この功罪を比較すれば、功の方が勝っており、上院は再任すべき、というのがエリオットの見解である。


なお、バニング上院議員は書面でバーナンキに質問を投げ掛け、その回答をHPで公開した。米ブログ界ではCalculated RiskNaked Capitalismがそれを取り上げている。
ただ、それよりもブログ界の注目を集めたのは、デビッド・ビッター上院議員バーナンキへの質問とその回答である(WSJ記事Economist's View経由)。ビッターは、自分の質問だけでなく、WSJが3日の公聴会の前に経済学者に取材して集めた質問も併せて投げ掛けたのだが、特にその中のインフレ目標に関するデロングの質問への回答が一部で反発を招いた。学者時代はインフレ目標設定に積極的だったはずのバーナンキが、これまでインフレ期待は安定していたのだから、寝た子を起こすような真似をすべきでない、という主旨の回答をしたからである。

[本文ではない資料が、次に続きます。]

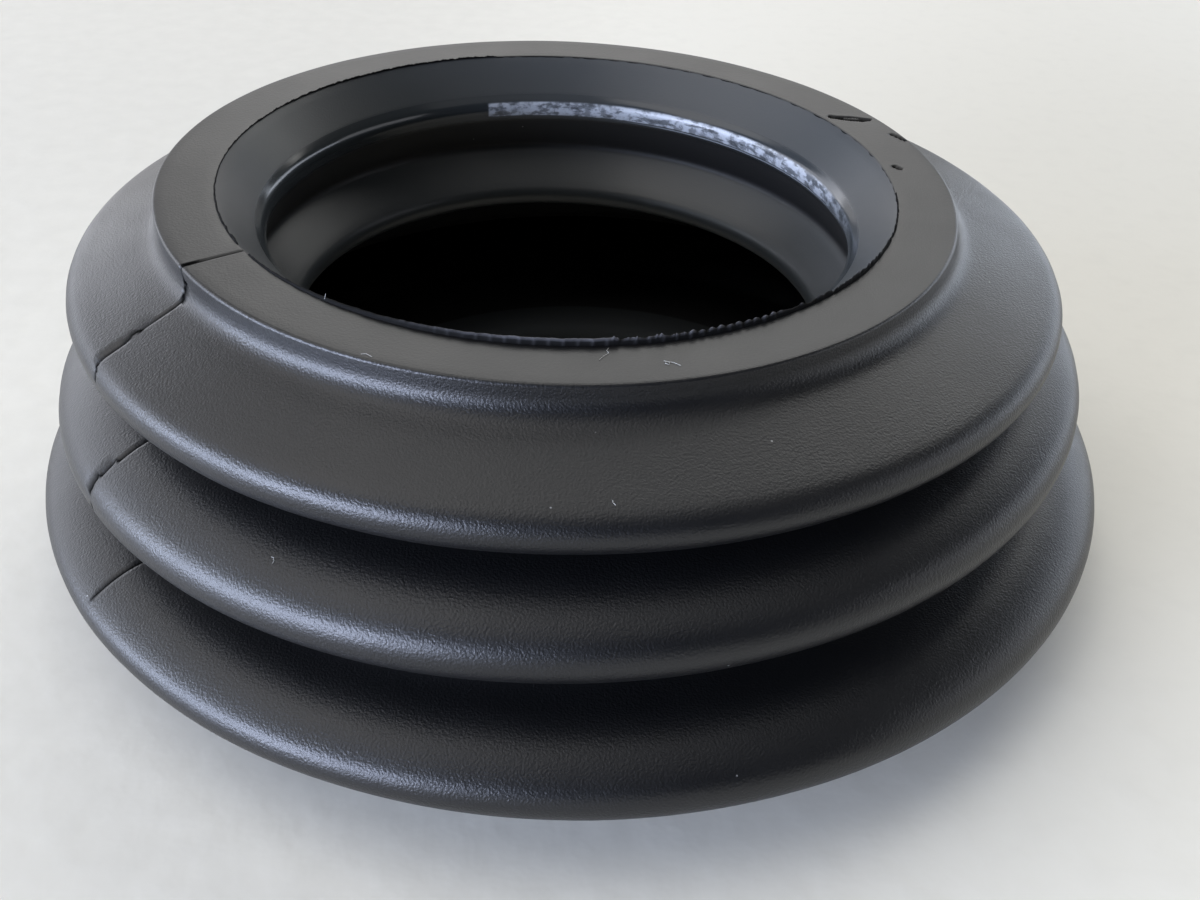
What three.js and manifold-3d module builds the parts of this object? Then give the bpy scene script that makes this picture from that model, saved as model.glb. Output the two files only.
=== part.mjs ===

当然のごとくサムナーは大いに反発し、もはやFRBの声明と日銀の声明は区別がつかないではないか、と皮肉っているクルーグマンFree exchange経由でこの話題を取り上げバーナンキは(大恐慌時にインフレを恐れてデフレに対し手を拱いていたイングランド銀行総裁の)モンタギュー・ノーマンになってしまった、と嘆いている。ただ、当のデロングの反応は意外にあっさりしており、他ブログの反応を紹介してそれにコメントを添えるに留まっている(例えばFree exchangeの紹介では、昔のバーナンキならばインフレ目標を主唱していただろうに、とコメントしている。また、ベックワースのエントリの紹介では地区連銀総裁を最低6人クビにし、FOMCの構成を変えるべきかも、とコメントしている。さらに、インフレが止められなくなることへの恐れをかっぱえびせんプリングルズレイズに喩えたWill Wikinsonの紹介では、「ノアの洪水のさなかに『火事だ、火事だ』と叫ぶ」というホートリーの比喩を引用している)。また、タイラー・コーエンは、この回答はバーナンキが再任を意識したもので、彼の見解を反映しているわけではないだろう、と推測している

*1:cf. ここバーナンキ支持派として紹介。